[Raw data]:
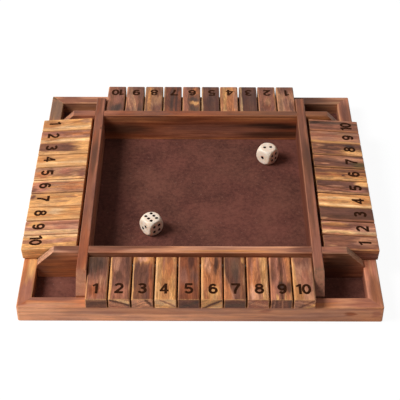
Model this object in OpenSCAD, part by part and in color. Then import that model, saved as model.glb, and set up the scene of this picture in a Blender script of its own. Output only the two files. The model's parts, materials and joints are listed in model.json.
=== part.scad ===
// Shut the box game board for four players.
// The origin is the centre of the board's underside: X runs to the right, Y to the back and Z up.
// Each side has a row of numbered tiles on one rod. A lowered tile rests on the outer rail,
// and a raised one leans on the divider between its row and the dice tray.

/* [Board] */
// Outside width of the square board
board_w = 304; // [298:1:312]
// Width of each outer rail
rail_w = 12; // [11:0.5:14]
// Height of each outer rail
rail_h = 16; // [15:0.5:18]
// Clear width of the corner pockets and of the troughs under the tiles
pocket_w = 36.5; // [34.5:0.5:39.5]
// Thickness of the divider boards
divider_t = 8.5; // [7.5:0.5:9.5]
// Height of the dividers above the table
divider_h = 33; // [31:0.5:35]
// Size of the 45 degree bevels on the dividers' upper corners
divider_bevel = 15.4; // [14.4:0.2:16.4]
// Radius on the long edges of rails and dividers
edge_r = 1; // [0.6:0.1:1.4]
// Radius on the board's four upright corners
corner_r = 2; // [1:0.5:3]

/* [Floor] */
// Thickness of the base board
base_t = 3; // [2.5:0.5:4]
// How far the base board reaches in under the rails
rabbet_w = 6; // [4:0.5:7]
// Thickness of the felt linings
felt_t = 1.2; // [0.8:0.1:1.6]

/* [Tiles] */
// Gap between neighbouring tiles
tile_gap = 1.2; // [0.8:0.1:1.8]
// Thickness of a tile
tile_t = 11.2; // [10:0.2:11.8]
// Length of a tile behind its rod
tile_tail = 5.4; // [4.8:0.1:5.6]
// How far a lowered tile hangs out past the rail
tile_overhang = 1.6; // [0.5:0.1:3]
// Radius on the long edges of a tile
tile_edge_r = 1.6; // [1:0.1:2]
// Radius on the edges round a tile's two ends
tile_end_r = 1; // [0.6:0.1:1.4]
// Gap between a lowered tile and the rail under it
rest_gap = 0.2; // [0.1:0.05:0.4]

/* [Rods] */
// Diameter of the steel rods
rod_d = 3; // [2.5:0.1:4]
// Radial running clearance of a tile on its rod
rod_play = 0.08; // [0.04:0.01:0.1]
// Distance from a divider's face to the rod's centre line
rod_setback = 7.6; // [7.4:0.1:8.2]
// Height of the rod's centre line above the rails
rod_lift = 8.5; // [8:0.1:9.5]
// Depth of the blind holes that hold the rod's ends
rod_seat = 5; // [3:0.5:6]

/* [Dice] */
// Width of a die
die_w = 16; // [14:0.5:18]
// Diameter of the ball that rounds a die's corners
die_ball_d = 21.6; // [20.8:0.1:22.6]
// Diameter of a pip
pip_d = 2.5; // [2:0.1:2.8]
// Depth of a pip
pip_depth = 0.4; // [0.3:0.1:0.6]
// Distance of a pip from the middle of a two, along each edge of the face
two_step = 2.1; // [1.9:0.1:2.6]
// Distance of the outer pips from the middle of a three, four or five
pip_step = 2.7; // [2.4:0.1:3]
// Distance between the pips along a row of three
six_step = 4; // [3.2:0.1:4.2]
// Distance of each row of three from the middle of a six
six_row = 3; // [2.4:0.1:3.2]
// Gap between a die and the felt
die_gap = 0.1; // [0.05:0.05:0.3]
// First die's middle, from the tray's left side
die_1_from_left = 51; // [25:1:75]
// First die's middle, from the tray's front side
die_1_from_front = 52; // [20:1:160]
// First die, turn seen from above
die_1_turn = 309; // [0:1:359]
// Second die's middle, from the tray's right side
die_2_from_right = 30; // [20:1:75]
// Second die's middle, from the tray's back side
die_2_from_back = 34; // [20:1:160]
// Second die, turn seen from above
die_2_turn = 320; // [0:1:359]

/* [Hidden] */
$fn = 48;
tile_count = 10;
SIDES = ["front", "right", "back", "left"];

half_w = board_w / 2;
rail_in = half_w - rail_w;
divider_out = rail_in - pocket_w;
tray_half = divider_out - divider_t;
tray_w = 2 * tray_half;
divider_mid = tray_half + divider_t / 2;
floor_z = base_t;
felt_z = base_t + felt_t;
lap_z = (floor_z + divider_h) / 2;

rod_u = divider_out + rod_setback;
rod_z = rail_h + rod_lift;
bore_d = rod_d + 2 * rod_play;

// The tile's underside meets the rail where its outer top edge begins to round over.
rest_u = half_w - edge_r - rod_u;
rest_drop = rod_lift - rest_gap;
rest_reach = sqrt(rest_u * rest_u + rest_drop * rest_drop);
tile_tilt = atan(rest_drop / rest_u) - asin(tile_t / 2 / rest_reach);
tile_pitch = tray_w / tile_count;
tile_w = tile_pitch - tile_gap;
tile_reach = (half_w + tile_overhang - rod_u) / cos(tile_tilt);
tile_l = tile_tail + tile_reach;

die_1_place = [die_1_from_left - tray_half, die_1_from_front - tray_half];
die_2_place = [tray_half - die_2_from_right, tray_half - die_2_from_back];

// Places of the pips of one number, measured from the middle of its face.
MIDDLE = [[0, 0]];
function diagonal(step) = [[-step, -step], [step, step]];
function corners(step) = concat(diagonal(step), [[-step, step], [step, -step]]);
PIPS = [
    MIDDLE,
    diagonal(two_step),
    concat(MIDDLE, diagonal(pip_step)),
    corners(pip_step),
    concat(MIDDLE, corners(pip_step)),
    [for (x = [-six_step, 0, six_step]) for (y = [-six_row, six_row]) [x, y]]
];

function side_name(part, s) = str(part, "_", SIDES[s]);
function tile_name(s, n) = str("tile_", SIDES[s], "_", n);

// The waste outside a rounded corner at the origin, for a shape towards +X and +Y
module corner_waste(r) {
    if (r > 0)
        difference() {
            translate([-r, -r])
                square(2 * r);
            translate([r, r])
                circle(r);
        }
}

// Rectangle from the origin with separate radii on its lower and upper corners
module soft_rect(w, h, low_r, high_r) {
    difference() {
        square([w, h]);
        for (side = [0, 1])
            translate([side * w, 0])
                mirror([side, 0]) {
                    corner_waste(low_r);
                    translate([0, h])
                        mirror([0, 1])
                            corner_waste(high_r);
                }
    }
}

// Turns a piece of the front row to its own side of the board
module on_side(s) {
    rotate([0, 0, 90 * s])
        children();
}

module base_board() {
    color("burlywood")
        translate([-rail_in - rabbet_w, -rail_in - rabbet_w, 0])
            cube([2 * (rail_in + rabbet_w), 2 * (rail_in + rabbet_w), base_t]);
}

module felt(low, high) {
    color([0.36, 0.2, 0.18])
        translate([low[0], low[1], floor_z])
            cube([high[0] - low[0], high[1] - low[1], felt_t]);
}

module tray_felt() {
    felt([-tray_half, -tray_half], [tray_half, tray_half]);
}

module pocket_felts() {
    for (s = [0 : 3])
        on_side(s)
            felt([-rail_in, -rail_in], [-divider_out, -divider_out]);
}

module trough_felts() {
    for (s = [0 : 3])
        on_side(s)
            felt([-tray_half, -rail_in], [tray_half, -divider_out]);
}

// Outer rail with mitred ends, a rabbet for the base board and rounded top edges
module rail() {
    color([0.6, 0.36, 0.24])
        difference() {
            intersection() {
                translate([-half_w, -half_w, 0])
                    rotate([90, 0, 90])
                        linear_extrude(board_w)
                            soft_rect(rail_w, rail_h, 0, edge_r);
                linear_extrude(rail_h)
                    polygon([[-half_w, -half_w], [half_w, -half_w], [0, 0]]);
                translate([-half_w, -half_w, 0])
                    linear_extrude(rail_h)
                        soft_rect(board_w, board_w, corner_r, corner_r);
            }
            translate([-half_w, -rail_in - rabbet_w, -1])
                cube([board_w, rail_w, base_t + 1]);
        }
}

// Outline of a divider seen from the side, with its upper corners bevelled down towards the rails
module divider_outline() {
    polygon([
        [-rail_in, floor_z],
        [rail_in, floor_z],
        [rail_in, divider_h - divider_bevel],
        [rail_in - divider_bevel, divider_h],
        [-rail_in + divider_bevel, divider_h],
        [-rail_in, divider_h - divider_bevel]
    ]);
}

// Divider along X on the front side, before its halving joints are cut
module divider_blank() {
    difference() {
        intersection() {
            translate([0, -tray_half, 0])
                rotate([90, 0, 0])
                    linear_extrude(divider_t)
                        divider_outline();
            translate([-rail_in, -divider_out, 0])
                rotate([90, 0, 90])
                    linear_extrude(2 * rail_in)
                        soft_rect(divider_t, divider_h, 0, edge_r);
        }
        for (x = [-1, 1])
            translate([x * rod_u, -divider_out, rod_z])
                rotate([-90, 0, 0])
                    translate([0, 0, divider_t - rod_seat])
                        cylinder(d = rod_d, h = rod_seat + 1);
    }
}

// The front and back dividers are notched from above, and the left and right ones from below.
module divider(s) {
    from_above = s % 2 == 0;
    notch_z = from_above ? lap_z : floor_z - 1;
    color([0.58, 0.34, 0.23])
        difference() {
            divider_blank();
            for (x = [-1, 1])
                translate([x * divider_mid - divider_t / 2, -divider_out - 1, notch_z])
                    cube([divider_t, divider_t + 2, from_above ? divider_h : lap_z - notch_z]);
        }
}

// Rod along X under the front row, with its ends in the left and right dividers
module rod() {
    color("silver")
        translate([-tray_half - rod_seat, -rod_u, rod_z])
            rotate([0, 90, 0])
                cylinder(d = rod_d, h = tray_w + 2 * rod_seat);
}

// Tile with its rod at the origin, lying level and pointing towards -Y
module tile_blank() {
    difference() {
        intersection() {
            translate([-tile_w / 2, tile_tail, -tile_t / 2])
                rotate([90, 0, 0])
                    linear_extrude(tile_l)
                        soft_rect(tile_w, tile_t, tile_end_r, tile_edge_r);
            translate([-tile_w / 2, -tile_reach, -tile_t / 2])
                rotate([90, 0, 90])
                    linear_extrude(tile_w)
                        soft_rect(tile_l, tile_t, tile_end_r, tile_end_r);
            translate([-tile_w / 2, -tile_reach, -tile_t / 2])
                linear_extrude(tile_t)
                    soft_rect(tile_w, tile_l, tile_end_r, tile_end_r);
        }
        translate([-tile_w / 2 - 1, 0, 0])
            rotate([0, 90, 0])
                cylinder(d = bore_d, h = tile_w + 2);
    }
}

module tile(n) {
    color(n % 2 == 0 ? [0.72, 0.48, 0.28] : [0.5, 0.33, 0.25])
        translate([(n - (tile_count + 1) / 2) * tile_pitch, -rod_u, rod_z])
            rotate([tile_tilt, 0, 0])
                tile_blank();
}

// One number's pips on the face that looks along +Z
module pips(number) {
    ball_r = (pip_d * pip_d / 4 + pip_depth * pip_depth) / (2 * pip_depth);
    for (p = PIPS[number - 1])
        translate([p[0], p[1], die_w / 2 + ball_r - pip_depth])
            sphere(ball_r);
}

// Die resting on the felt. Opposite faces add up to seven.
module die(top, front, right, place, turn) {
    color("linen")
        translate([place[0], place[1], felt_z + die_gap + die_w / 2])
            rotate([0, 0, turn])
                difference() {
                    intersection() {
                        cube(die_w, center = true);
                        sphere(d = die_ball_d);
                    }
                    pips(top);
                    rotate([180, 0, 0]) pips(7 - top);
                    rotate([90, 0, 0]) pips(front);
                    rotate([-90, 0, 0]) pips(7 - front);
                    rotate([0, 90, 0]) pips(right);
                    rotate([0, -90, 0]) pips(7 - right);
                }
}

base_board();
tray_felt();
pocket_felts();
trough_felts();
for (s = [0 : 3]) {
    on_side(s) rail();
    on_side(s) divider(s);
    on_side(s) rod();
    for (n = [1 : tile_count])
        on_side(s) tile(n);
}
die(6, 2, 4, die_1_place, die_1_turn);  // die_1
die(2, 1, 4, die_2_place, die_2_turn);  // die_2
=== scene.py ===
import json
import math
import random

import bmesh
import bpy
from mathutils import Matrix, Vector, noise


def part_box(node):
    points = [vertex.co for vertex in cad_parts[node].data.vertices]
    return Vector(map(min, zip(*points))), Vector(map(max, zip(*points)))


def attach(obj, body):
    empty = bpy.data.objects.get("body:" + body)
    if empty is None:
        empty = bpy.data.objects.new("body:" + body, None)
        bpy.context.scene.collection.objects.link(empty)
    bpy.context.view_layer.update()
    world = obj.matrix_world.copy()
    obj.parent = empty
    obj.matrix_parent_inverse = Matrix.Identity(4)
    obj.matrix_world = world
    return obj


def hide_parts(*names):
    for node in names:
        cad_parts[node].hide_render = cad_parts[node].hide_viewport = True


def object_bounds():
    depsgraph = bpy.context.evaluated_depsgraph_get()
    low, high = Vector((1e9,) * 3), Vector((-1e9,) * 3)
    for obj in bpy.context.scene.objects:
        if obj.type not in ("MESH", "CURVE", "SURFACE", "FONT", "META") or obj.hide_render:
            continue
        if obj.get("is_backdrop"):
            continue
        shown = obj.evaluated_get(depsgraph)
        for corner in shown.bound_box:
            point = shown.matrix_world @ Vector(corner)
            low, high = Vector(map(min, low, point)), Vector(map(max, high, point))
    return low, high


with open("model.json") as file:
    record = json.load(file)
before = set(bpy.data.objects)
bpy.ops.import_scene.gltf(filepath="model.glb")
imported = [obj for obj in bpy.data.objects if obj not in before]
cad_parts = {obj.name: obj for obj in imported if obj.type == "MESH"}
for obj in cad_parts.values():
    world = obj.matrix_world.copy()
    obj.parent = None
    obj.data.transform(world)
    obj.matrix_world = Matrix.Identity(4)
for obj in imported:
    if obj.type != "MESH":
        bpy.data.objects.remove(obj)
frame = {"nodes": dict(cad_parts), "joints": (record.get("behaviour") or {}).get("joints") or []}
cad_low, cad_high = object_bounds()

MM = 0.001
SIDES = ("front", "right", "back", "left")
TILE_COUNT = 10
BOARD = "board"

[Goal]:
Repeat exactly, please, each line from the beginning of the data through the line with "the dice tray." in it, and only those lines.

[Answer in full]:
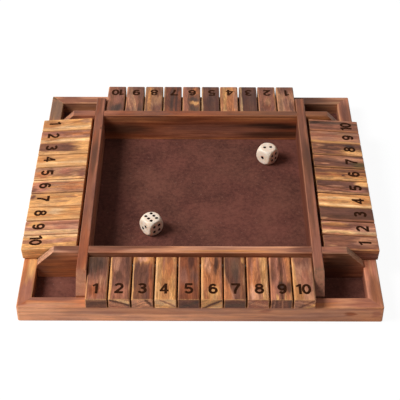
Model this object in OpenSCAD, part by part and in color. Then import that model, saved as model.glb, and set up the scene of this picture in a Blender script of its own. Output only the two files. The model's parts, materials and joints are listed in model.json.
=== part.scad ===
// Shut the box game board for four players.
// The origin is the centre of the board's underside: X runs to the right, Y to the back and Z up.
// Each side has a row of numbered tiles on one rod. A lowered tile rests on the outer rail,
// and a raised one leans on the divider between its row and the dice tray.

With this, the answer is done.